| WORK TO COMPLETE |
Everything from the first line down to the line containing "return np.where(shank, threaded, 0), np.where(z" should be reproduced exactly; please include nothing else.
--- begin GIVEN INFORMATION ---
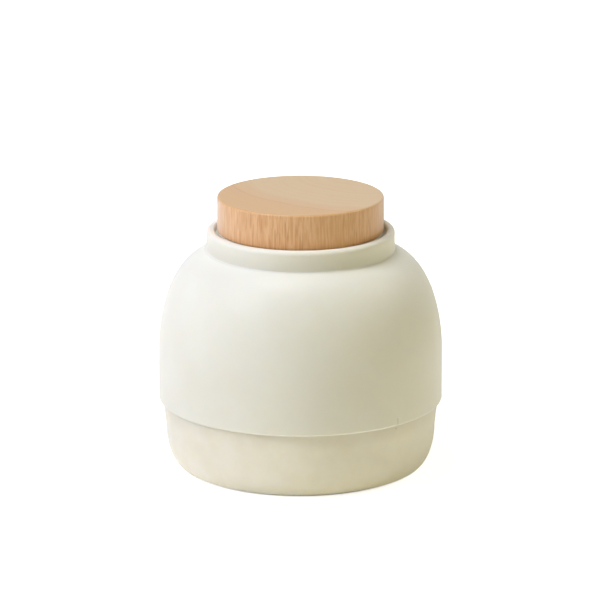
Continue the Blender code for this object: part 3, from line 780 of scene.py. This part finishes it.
steel = make_steel()
for number in range(1, SCREW_COUNT + 1):
    screw_low, screw_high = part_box(f"lid_screw_{number}")
    screw_middle = (screw_low + screw_high) / 2
    head_radius = (screw_high.x - screw_low.x) / 2
    head_top = screw_low.z + HEAD_HEIGHT

    def screw_relief(r, t, z, foot=screw_low.z, top=head_top, tip=screw_high.z):
        """A thread as a triangle wave of z / pitch - t / 2 pi, and a cross pressed into the head."""
        phase = (z / THREAD_PITCH - t / (2 * math.pi)) % 1
        wave = np.clip(1 - 3 * np.abs(phase - 0.5), 0, 1)
        fade = np.clip((z - top - PLAIN_SHANK) / HEAD_FACE, 0, 1) * np.clip((tip - z) / SHANK_TIP, 0, 1)
        shank = (z > top + SHANK_MARGIN) & (r > SHANK_MARGIN)
        a, b = np.abs(r * np.cos(t)), np.abs(r * np.sin(t))
        along = np.maximum(np.maximum(a, b) - DRIVE_LENGTH / 2, np.minimum(a, b) - DRIVE_WIDTH / 2)
        pressed = DRIVE_DEPTH * np.clip(0.5 - along / DRIVE_SIDE, 0, 1)
        threaded = THREAD_DEPTH * wave * fade
        return np.where(shank, threaded, 0), np.where(z < foot + HEAD_FACE, pressed, 0)

    screw_section = [
        (0, screw_high.z, 0),
        (SHANK_RADIUS, screw_high.z - SHANK_TIP, SMALL_ROUND),
        (SHANK_RADIUS, head_top, SHANK_CORNER),
        (head_radius, head_top, SHANK_CORNER),
        (head_radius, screw_low.z, HEAD_ROUND),
        (0, screw_low.z, 0),
    ]
    screw_rows = outline(screw_section, pitch=0.00011)
    screw = turned(f"screw_{number}", screw_rows, around(SCREW_STEPS), screw_relief, screw_middle[:2])
    add_piece(f"screw_{number}", screw, steel, "stainless_steel", "lid", f"lid_screw_{number}")


# Wooden lid. A thick disc turned from pale rubberwood whose fibres stand upright: the top is end grain,
# with one faint growth line that curves across it, and the side shows upright streaks and vessel ticks.
# The top edge is softened, and the face is fine sanded and matt.
lid_low, lid_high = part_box("wooden_lid")
LID_TOP_ROUND = 0.0011
LID_FOOT_ROUND = 0.0008
PILOT_DEPTH = 0.0093
PITH = (0.0392, 0.0442)
RING_SWERVE = 0.009
GROWTH_LINE = 0.0782
GROWTH_LINE_WIDTH = 0.0009
# The side's lowest part, below a line with a soft fade, is painted shade: darker and more orange where the
# crest shades it.
LOW_SHADE_LINE = 0.1315
LOW_SHADE_FADE = 0.0050
LOW_SHADE_SHARE = 0.18
FIBRE_DEPTH = 0.00003
TICK_DENT = 0.5
INNER_WOOD = linear(222, 189, 139)
OUTER_WOOD = linear(222, 174, 111)
BAND_WOOD = linear(214, 169, 121)
LATE_WOOD = linear(196, 142, 98)
PORE = linear(181, 133, 89)
PALE_STREAK = linear(233, 189, 140)
DEEP_STREAK = linear(217, 165, 113)
BROAD_STREAK = linear(224, 174, 122)
VESSEL = linear(176, 118, 68)
RUBBED_WOOD = linear(228, 172, 110)
LOW_SHADE_WOOD = linear(214, 146, 80)


def upright_noise(tree, place, upright_scale, scale, detail, roughness=0.5):
    """A noise whose patches are drawn out along the fibres by one over the upright scale."""
    drawn = node(tree, "Mapping", {"Vector": place, "Scale": (1.0, 1.0, upright_scale)}).outputs[0]
    inputs = {"Vector": drawn, "Scale": scale, "Detail": detail, "Roughness": roughness}
    return node(tree, "TexNoise", inputs).outputs[0]


def make_wood():
    """Upright-grained wood: everything is drawn in the plan round the pith and stretched up the fibres."""
    look = bpy.data.materials.new("rubberwood")
    look.use_nodes = True
    tree = look.node_tree
    principled = tree.nodes["Principled BSDF"]
    spots = node(tree, "TexCoord")
    to_pith = (-PITH[0], -PITH[1], 0.0)
    centred = node(tree, "Mapping", {"Vector": spots.outputs["Object"], "Location": to_pith}).outputs[0]
    swerve = upright_noise(tree, centred, upright_scale=0.12, scale=30.0, detail=2.0)
    flat = node(tree, "VectorMath", {0: centred, 1: (1.0, 1.0, 0.0)}, operation="MULTIPLY").outputs[0]
    distance = node(tree, "VectorMath", {0: flat}, operation="LENGTH").outputs["Value"]
    ring = sums(tree, "MULTIPLY_ADD", sums(tree, "SUBTRACT", swerve, 0.5), RING_SWERVE, distance)

    band_noise = {"W": ring, "Scale": 190.0, "Detail": 4.0, "Roughness": 0.62}
    bands = node(tree, "TexNoise", band_noise, noise_dimensions="1D")
    outer_wood = ease(tree, ring, GROWTH_LINE - 0.014, GROWTH_LINE + 0.004)
    near_line = sums(tree, "ABSOLUTE", sums(tree, "SUBTRACT", ring, GROWTH_LINE))
    growth_line = ease(tree, near_line, GROWTH_LINE_WIDTH * 1.6, 0.0)

    streaks = upright_noise(tree, centred, upright_scale=0.09, scale=1000.0, detail=3.0, roughness=0.6)
    broad = upright_noise(tree, centred, upright_scale=0.09, scale=150.0, detail=2.0)
    ticks = upright_noise(tree, centred, upright_scale=0.06, scale=1300.0, detail=1.0, roughness=0.4)
    sparse = upright_noise(tree, centred, upright_scale=0.09, scale=95.0, detail=1.0)
    tick = sums(tree, "MULTIPLY", ease(tree, ticks, 0.58, 0.66), ease(tree, sparse, 0.40, 0.60))

    upright = node(tree, "SeparateXYZ", {0: spots.outputs["Normal"]}).outputs["Z"]
    end_grain = ease(tree, sums(tree, "ABSOLUTE", upright), 0.45, 0.9)
    side_share = sums(tree, "SUBTRACT", 1.0, end_grain)

    top_tone = mixed(tree, outer_wood, INNER_WOOD, OUTER_WOOD)
    top_tone = mixed(tree, ease(tree, bands.outputs[0], 0.35, 0.7, 0.0, 0.35), top_tone, BAND_WOOD)
    top_tone = mixed(tree, sums(tree, "MULTIPLY", growth_line, 0.35), top_tone, LATE_WOOD)
    top_tone = mixed(tree, sums(tree, "MULTIPLY", tick, 0.12), top_tone, PORE)

    side_tone = mixed(tree, ease(tree, streaks, 0.36, 0.64), PALE_STREAK, DEEP_STREAK)
    side_tone = mixed(tree, ease(tree, broad, 0.35, 0.65, 0.0, 0.5), side_tone, BROAD_STREAK)
    side_tone = mixed(tree, sums(tree, "MULTIPLY", tick, 0.4), side_tone, VESSEL)
    tone = mixed(tree, side_share, top_tone, side_tone)
    edge = node(tree, "Attribute", attribute_name="edge").outputs["Fac"]
    tone = mixed(tree, sums(tree, "MULTIPLY", edge, 0.35), tone, RUBBED_WOOD)
    height = node(tree, "SeparateXYZ", {0: spots.outputs["Object"]}).outputs["Z"]
    # Painted shade, darker and warmer, towards the foot of the lid's side.
    low_shade = sums(tree, "MULTIPLY", ease(tree, height, LOW_SHADE_LINE, LOW_SHADE_LINE - LOW_SHADE_FADE), LOW_SHADE_SHARE)
    tone = mixed(tree, low_shade, tone, LOW_SHADE_WOOD)

    dented = sums(tree, "MULTIPLY_ADD", tick, -TICK_DENT, streaks)
    bump = node(tree, "Bump", {"Height": dented, "Strength": 1.0, "Distance": FIBRE_DEPTH})
    rough = ease(tree, streaks, 0.2, 0.8, 0.38, 0.50)
    tree.links.new(tone, principled.inputs["Base Color"])
    tree.links.new(rough, principled.inputs["Roughness"])
    tree.links.new(bump.outputs["Normal"], principled.inputs["Normal"])
    principled.inputs["Sheen Weight"].default_value = 0.6
    principled.inputs["Sheen Roughness"].default_value = 0.4
    return look


lid_section = [
    (0, lid_high.z, 0),
    (lid_high.x, lid_high.z, LID_TOP_ROUND),
    (lid_high.x, lid_low.z, LID_FOOT_ROUND),
    (0, lid_low.z, 0),
]
pilots = pegs("pilot_holes", SCREW_HOLE_RADIUS, lid_low.z - HOLE_OVERRUN, lid_low.z + PILOT_DEPTH)
lid = carve(turned("lid_disc", outline(lid_section, pitch=0.0010), around(BODY_STEPS)), pilots)
add_piece("lid_disc", lid, make_wood(), "rubberwood", "lid", "wooden_lid")


# Studio. A white floor that runs out of sight, a white surround and six square soft lights: the key from
# the upper left, one high above, a warmer one from the right, and three weak ones close to the floor.
FLOOR_HALF = 4.0
NEAR_GLOW = 0.78
FAR_START = 0.15
FAR_END = 1.20
FLOOR_COLOUR = (0.96, 0.93, 0.84, 1.0)
GLOW_START = cup_flat - 0.0012
GLOW_END = cup_flat - 0.0007
LIGHT_SIZE = 0.55


def seen_directly(tree):
    """1 for a ray from the camera, a reflection or through glass, and 0 for light that bounces."""
    ray = node(tree, "LightPath").outputs
    mirrored = sums(tree, "MAXIMUM", ray["Is Glossy Ray"], ray["Is Transmission Ray"])
    return sums(tree, "MAXIMUM", ray["Is Camera Ray"], mirrored)


def make_floor_look():
    """White for the camera, with the shadow kept: a pale surface plus a glow that lights nothing.

    The glow starts just inside the edge of the cup's flat, and grows to full white far from the case.
    """
    look = bpy.data.materials.new("floor_paint")
    look.use_nodes = True
    tree = look.node_tree
    tree.nodes.clear()
    place = node(tree, "TexCoord").outputs["Object"]
    flat = node(tree, "VectorMath", {0: place, 1: (1.0, 1.0, 0.0)}, operation="MULTIPLY").outputs[0]
    distance = node(tree, "VectorMath", {0: flat}, operation="LENGTH").outputs["Value"]
    seen = seen_directly(tree)
    glow = sums(tree, "MULTIPLY", ease(tree, distance, GLOW_START, GLOW_END), seen)
    glow = sums(tree, "MULTIPLY", glow, ease(tree, distance, FAR_START, FAR_END, NEAR_GLOW, 1.0))
    light = node(tree, "Emission", {"Color": (1.0, 1.0, 1.0, 1.0), "Strength": glow})
    paint = node(tree, "BsdfDiffuse", {"Color": FLOOR_COLOUR})
    both = node(tree, "AddShader", {0: light.outputs[0], 1: paint.outputs[0]})
    node(tree, "OutputMaterial", {"Surface": both.outputs[0]})
    return look


floor_mesh = bpy.data.meshes.new("studio_floor")
floor_points = FLOOR_HALF * np.array([[-1, -1, 0], [1, -1, 0], [1, 1, 0], [-1, 1, 0]], float)
floor_mesh.from_pydata(floor_points.tolist(), [], [(0, 1, 2, 3)])
floor_mesh.materials.append(make_floor_look())
floor = bpy.data.objects.new("studio_floor", floor_mesh)
bpy.context.scene.collection.objects.link(floor)


def make_surround(fill_colour, fill_strength):
    """A white surround to the eye and in reflections, which lights the case only by the fill."""
    world = bpy.data.worlds.new("studio_surround")
    bpy.context.scene.world = world
    world.use_nodes = True
    tree = world.node_tree
    tree.nodes.clear()
    seen = seen_directly(tree)
    fill = node(tree, "Background", {"Color": fill_colour, "Strength": fill_strength})
    white_wall = node(tree, "Background", {"Color": (1.0, 1.0, 1.0, 1.0), "Strength": 1.0})
    either = node(tree, "MixShader", {0: seen, 1: fill.outputs[0], 2: white_wall.outputs[0]})
    node(tree, "OutputWorld", {"Surface": either.outputs[0]})


def soft_light(name, place, watts, colour):
    """A square soft light that faces the middle of the case."""
    lamp = bpy.data.lights.new(name, "AREA")
    lamp.shape = "SQUARE"
    lamp.size = LIGHT_SIZE
    lamp.energy = watts
    lamp.color = colour
    holder = bpy.data.objects.new(name, lamp)
    holder.location = place
    aim = Vector((0, 0, (lid_high.z + cup_low.z) / 2)) - Vector(place)
    holder.rotation_euler = aim.to_track_quat("-Z", "Y").to_euler()
    bpy.context.scene.collection.objects.link(holder)


make_surround(fill_colour=(1.0, 0.94, 0.69, 1.0), fill_strength=0.08)
soft_light("key_light", (-1.22, -0.71, 1.34), 17.5, (0.91, 0.91, 1.0))
soft_light("high_light", (-0.4, 0.0, 1.93), 16.0, (0.82, 0.85, 1.0))
soft_light("right_light", (1.41, 0.12, 1.34), 7.5, (1.0, 0.95, 0.74))
soft_light("low_left_light", (-1.83, -0.49, 0.24), 4.9, (0.65, 0.69, 1.0))
soft_light("low_front_light", (-0.65, -1.78, 0.24), 1.8, (0.95, 1.0, 0.6))
soft_light("low_right_light", (1.45, -1.22, 0.24), 2.7, (1.0, 0.82, 0.15))


# Camera. A long lens at the photograph's angle, 15.4 degrees down on the case's middle, and far enough
# away that the case hardly narrows towards its back.
VIEW_PITCH = math.radians(15.42)
VIEW_DISTANCE = 2.3771
VIEW_AIM_HEIGHT = 0.0871
VIEW_LENS = 276.0
SENSOR_WIDTH = 36.0
AXIS_OFFSET = -0.00027
lens = bpy.data.cameras.new("camera")
lens.lens = VIEW_LENS
lens.sensor_width = SENSOR_WIDTH
lens.clip_end = 50.0
camera = bpy.data.objects.new("camera", lens)
away, rise = VIEW_DISTANCE * math.cos(VIEW_PITCH), VIEW_DISTANCE * math.sin(VIEW_PITCH)
camera.location = (AXIS_OFFSET, -away, VIEW_AIM_HEIGHT + rise)
camera.rotation_euler = (math.pi / 2 - VIEW_PITCH, 0, 0)
bpy.context.scene.collection.objects.link(camera)
bpy.context.scene.camera = camera
bpy.context.scene.view_settings.view_transform = "Standard"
--- end GIVEN INFORMATION ---
| RESULT |
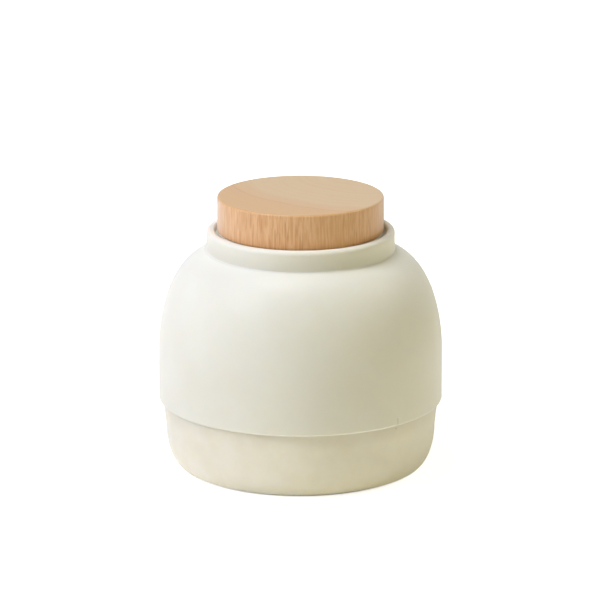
Continue the Blender code for this object: part 3, from line 780 of scene.py. This part finishes it.
steel = make_steel()
for number in range(1, SCREW_COUNT + 1):
    screw_low, screw_high = part_box(f"lid_screw_{number}")
    screw_middle = (screw_low + screw_high) / 2
    head_radius = (screw_high.x - screw_low.x) / 2
    head_top = screw_low.z + HEAD_HEIGHT

    def screw_relief(r, t, z, foot=screw_low.z, top=head_top, tip=screw_high.z):
        """A thread as a triangle wave of z / pitch - t / 2 pi, and a cross pressed into the head."""
        phase = (z / THREAD_PITCH - t / (2 * math.pi)) % 1
        wave = np.clip(1 - 3 * np.abs(phase - 0.5), 0, 1)
        fade = np.clip((z - top - PLAIN_SHANK) / HEAD_FACE, 0, 1) * np.clip((tip - z) / SHANK_TIP, 0, 1)
        shank = (z > top + SHANK_MARGIN) & (r > SHANK_MARGIN)
        a, b = np.abs(r * np.cos(t)), np.abs(r * np.sin(t))
        along = np.maximum(np.maximum(a, b) - DRIVE_LENGTH / 2, np.minimum(a, b) - DRIVE_WIDTH / 2)
        pressed = DRIVE_DEPTH * np.clip(0.5 - along / DRIVE_SIDE, 0, 1)
        threaded = THREAD_DEPTH * wave * fade
        return np.where(shank, threaded, 0), np.where(z < foot + HEAD_FACE, pressed, 0)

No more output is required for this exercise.